Embracing Necessary Discomfort
Some ‘first explorers’ noted that entrepreneurs, investors, and other actors who are deeply rooted in the current system and are familiar with the traditional Business Model Canvas and conventional ways of talking about business models often have a very hard time trying to figure out why they have to think about all the extra questions, especially if the practical activities that they are trying to engage in are not necessarily directly involved with some of the larger systems included in the Flourishing Business Canvas.

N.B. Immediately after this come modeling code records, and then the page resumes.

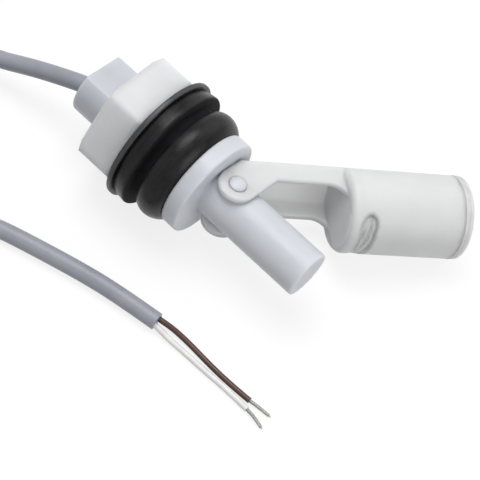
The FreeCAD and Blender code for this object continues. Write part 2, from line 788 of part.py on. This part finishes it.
# ---------------------------------------------------------------- cable
# Grey round cable. It leaves the boss off its centre and leans down to the bench, is put away in a
# flat coil, and comes back past the switch to its stripped end.
cable = dim.cable_diameter.value
cable_z = bench_height + cable / 2
upper_layer = cable_z + cable
coil_centre = Vector(-61.0, -43.0, 0)
coil_half_width = cable * dim.coil_turns_wide.value / 2
coil_outer = dim.coil_mid_radius.value + coil_half_width
upper_route = [
    jacket_start,
    (-24.6, -1.2, -0.8),
    (-31.5, -3.0, -3.0),
    (-39.0, -5.0, -5.8),
    (-47.0, -7.7, -9.0),
    (-55.0, -10.2, -9.9),
    (-64.0, -13.4, upper_layer),
    (-72.7, -17.5, upper_layer),
]
lower_route = [
    (-36.4, -56.0, cable_z),
    (-32.2, -48.1, cable_z),
    (-26.2, -41.4, cable_z),
    (-18.6, -36.3, cable_z),
    (-8.5, -32.9, cable_z),
    (5.0, -28.9, cable_z),
    (14.0, -27.0, cable_z),
    (22.3, -25.7, cable_z),
]
cable_lead_in = round_wire(upper_route, cable, "cable_upper_run")
new_shape("cable_upper_run", cable_lead_in)
coil_height = cable * dim.coil_turns_high.value
coil_rounding = cable * 0.4
coil_seat = Vector(coil_centre.x, coil_centre.y, bench_height)
coil_outside = Part.makeCylinder(coil_outer, coil_height, coil_seat)
coil_inside = Part.makeCylinder(coil_outer - coil_half_width * 2, coil_height, coil_seat)
coil = coil_outside.cut(coil_inside)
new_shape("cable_coil", coil.makeFillet(coil_rounding, coil.Edges))
new_shape("cable_lower_run", round_wire(lower_route, cable, "cable_lower_run"))

# ---------------------------------------------------------------- stripped end
core_z = bench_height + core / 2 + 0.08
tails = {
    "brown": [(22.3, -24.85, cable_z - 0.1), (25.8, -23.9, -14.4), (30.6, -23.6, core_z),
              (36.0, -23.9, core_z), (42.0, -24.0, core_z), (48.3, -23.6, core_z)],
    "white": [(22.3, -26.45, cable_z - 0.2), (26.6, -26.3, -14.7), (31.6, -25.9, core_z),
              (37.2, -25.8, core_z), (43.2, -25.4, core_z), (49.2, -25.5, core_z)],
}
strand_z = bench_height + dim.strand_diameter.value / 2 + 0.04
bare_ends = {
    "brown": [(48.3, -23.6, core_z), (51.0, -23.2, core_z), (53.9, -22.9, strand_z)],
    "white": [(49.2, -25.5, core_z), (51.8, -25.7, core_z), (54.5, -26.3, strand_z)],
}
for colour, points in tails.items():
    new_shape(f"{colour}_core_tail", round_wire(points, core, f"{colour}_core_tail"))
for colour, points in bare_ends.items():
    new_shape(f"{colour}_strands", round_wire(points, dim.strand_diameter.value, f"{colour}_strands"))

# ---------------------------------------------------------------- potting
# Resin cast in the boss round the cable and its cores.
potting_length = dim.cavity_depth.value - dim.potting_recess.value
potting_start = boss_rear.value + dim.potting_recess.value
potting = rod_along_x(cavity_radius.value, potting_length, potting_start, 0, 0)
doc.recompute()
for label in ("cable_upper_run", "brown_core_inside", "white_core_inside"):
    potting = potting.cut(doc.getObject(label).Shape)
new_shape("potting", potting)

# ---------------------------------------------------------------- checks and files

doc.recompute()
for item in doc.Objects:
    if "Invalid" in item.State or "Error" in item.State:
        raise RuntimeError(f"{item.Label} failed: {item.State}")
for cut in cuts:
    removed = cut.BaseFeature.Shape.Volume - cut.Shape.Volume
    if removed <= 0:
        raise RuntimeError(f"{cut.Label} took nothing away")
    print(f"{cut.Label}: {removed:.2f} taken away")
os.makedirs("parts", exist_ok=True)
for node in nodes:
    shape = node.Shape
    if shape.isNull() or not shape.isValid() or not shape.Solids:
        raise RuntimeError(f"{node.Label} has no valid solid")
    shape.exportStep(f"parts/{node.Label}.step")
    box = shape.BoundBox
    print(f"{node.Label:18s} solids {len(shape.Solids)} volume {shape.Volume:9.2f} "
          f"x {box.XMin:7.2f} {box.XMax:7.2f} y {box.YMin:7.2f} {box.YMax:7.2f} z {box.ZMin:7.2f} {box.ZMax:7.2f}")
print(f"hinge at x {hinge_x.value:.3f}, lean sine {lean_sine:.6f}, {len(nodes)} nodes")
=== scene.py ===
"""Looks of the side-mounted float level switch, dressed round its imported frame. All lengths are in metres."""
import math

import bmesh
import bpy
from mathutils import Matrix, Vector


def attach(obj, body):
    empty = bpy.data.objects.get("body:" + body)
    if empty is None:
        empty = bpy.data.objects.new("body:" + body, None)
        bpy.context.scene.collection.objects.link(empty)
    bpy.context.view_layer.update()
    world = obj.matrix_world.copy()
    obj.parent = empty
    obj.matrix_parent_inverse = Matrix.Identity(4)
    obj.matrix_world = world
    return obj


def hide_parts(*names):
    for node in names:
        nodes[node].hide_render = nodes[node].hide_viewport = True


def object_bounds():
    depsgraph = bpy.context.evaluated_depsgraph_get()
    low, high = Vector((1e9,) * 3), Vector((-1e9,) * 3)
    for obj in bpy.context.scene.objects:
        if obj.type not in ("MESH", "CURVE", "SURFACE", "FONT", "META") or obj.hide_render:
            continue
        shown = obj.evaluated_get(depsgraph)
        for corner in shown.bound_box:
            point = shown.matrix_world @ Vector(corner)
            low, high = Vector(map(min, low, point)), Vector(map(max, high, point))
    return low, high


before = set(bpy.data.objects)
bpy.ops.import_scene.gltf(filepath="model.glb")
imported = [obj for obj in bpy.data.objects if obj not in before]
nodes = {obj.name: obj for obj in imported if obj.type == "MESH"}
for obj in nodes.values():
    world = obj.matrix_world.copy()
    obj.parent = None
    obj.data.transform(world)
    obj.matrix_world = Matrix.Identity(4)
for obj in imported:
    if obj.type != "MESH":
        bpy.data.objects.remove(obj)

cad_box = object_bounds()

# ---- Camera
# Looks down at the switch from in front of its near side, as it lies on the bench, with the stem towards
# the lower right and the coil of the cable outside the view.
camera = bpy.data.objects.new("camera", bpy.data.cameras.new("camera"))
bpy.context.collection.objects.link(camera)
right = Vector((0.71978, 0.66330, 0.20478))
up = Vector((-0.66161, 0.56615, 0.49167))
ahead = Vector((-0.21019, 0.48939, -0.84636))
camera_spot = Vector((0.09842, -0.17835, 0.30007))
camera.matrix_world = Matrix.Translation(camera_spot) @ Matrix((right, up, -ahead)).transposed().to_4x4()
camera.data.lens = 124.7
camera.data.sensor_width = 36.0
camera.data.clip_start = 0.01
bpy.context.scene.camera = camera

# ---- Cable
# Round two-core cable in grey PVC, 4 mm across and 1 m long with its stripped end. It leaves the potted
# boss, is put away in a flat coil of two layers, and comes back past the switch.
MM = 0.001
cable_diameter = 4 * MM
bench = cad_box[0][2]
lower_layer = bench + cable_diameter / 2
upper_layer = lower_layer + cable_diameter
cable_points = [
    (-16.9, 0, 0), (-24.6, -1.2, -0.8), (-31.5, -3, -3), (-39, -5, -5.8), (-47, -7.7, -9),
    (-55, -10.2, -9.9), (-64, -13.4, upper_layer / MM), (-72.7, -17.5, upper_layer / MM),
]
coil_centre = Vector((-61, -43))
coil_start = math.radians(114.6)
turns_in_layer = 2.8
lane_change = 0.9
points_per_turn = 16
change_length = 0.12
outer_lane, inner_lane, lane_pitch = 28, 20, 4
slack = 1.012
drop_length, drop_lead = 0.3, 0.75
layer_steps = round(turns_in_layer * points_per_turn)
for step in range(1, 2 * layer_steps):
    turn = step / points_per_turn
    top = turn < turns_in_layer
    in_layer = turn if top else turn - turns_in_layer
    lane = sum(min(max((in_layer - change) / change_length + 0.5, 0), 1)
               for change in (lane_change, lane_change + 1))
    radius = (outer_lane - lane_pitch * lane if top else inner_lane + lane_pitch * lane) * slack
    drop = min(max((turn - turns_in_layer) / drop_length + drop_lead, 0), 1)
    angle = coil_start + turn * 2 * math.pi
    cable_points.append((coil_centre.x + radius * math.cos(angle), coil_centre.y + radius * math.sin(angle),
                         (upper_layer + (lower_layer - upper_layer) * drop) / MM))
cable_points += [
    (x, y, lower_layer / MM) for x, y in (
        (-36.4, -56), (-32.2, -48.1), (-26.2, -41.4), (-18.6, -36.3), (-8.5, -32.9), (5, -28.9), (14, -27),
        (22.3, -25.7))]


def smooth_line(name, lines):
    """A curve that follows smooth lines through their control points, in millimetres."""
    curve = bpy.data.curves.new(name, "CURVE")
    curve.dimensions = "3D"
    curve.resolution_u = 8
    for line in lines:
        spline = curve.splines.new("NURBS")
        spline.points.add(len(line) - 1)
        for point, spot in zip(spline.points, line):
            point.co = (*(Vector(spot) * MM), 1)
        spline.order_u = 3
        spline.use_endpoint_u = True
        spline.use_smooth = True
    return bpy.data.objects.new(name, curve)


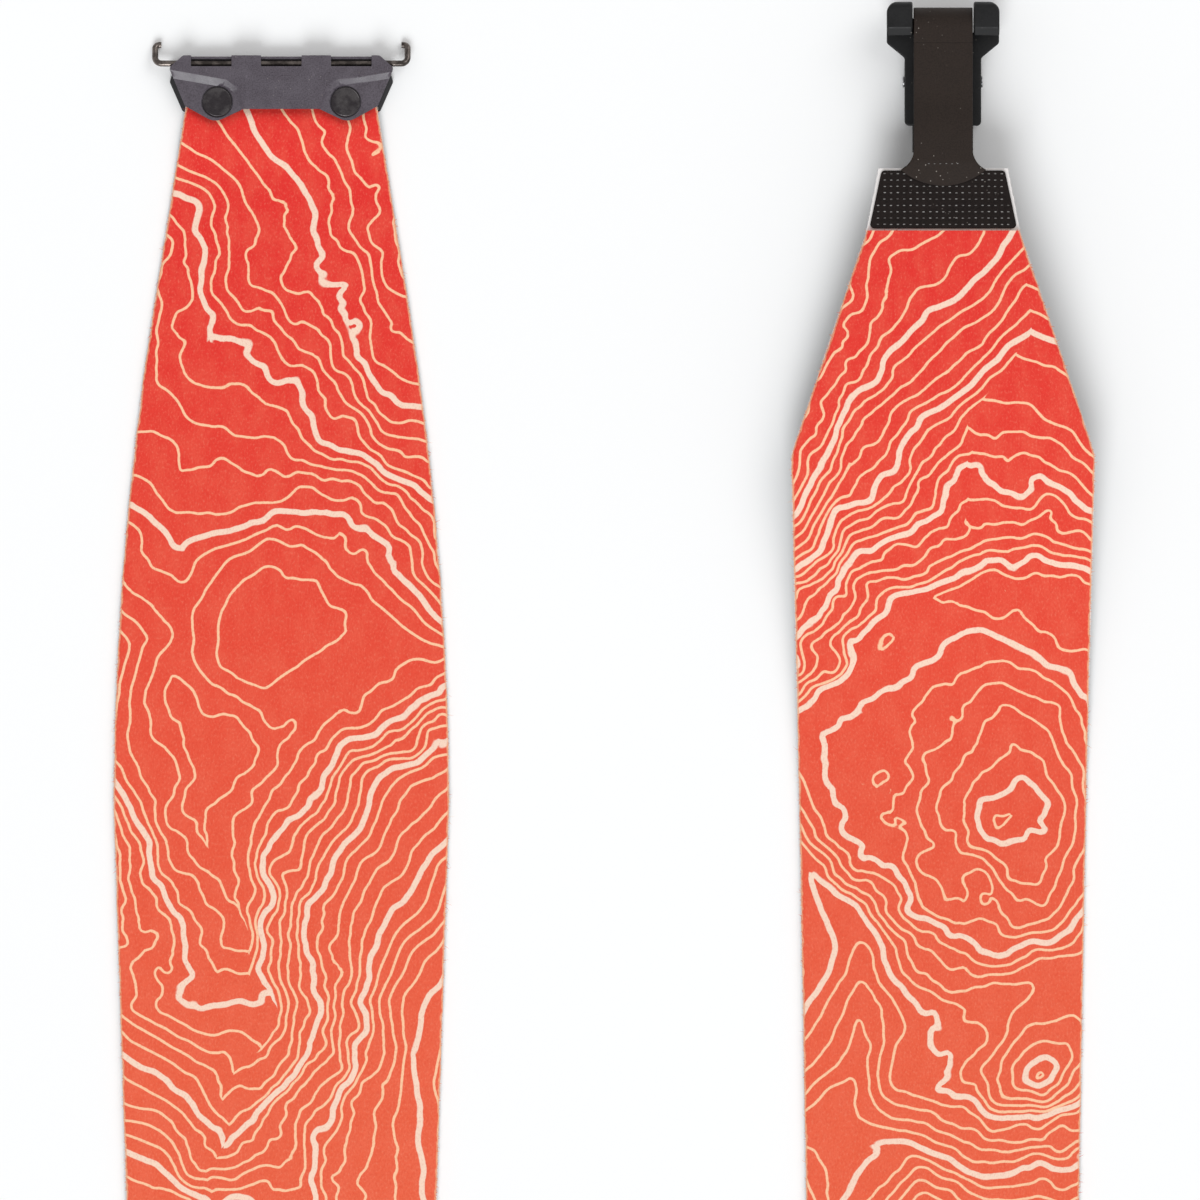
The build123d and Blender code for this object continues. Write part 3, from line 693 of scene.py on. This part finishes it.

In that context, we discussed the idea that the Flourishing Business Canvas is about designing a new system, a new type of organizations that create conditions for life, for flourishing. If we are going to design those organizations, we do not need a framework that just invites us to fit what we already know into that framework—this would just make us do more of the same again. It is actually inevitable that a truly novel framework would invite us to get out of our comfort zone and think about things we have not considered before. That is exactly what the Flourishing Business Canvas does. This needs to be very clear in the invitation that people have to go beyond what they traditionally consider, that they should trust the framework and whoever is facilitating that conversation to guide them through this process of inquiry.
Learning about the Edge of Antony’s Work
Finally, we trust that Antony knows what he is doing but we would be curious to know what his edge is. Is it related to looking deeper into the definition of flourishing, evolving his model, articulating his theory of change, or something else? What are some of the questions that he is asking himself? What is he trying to figure out?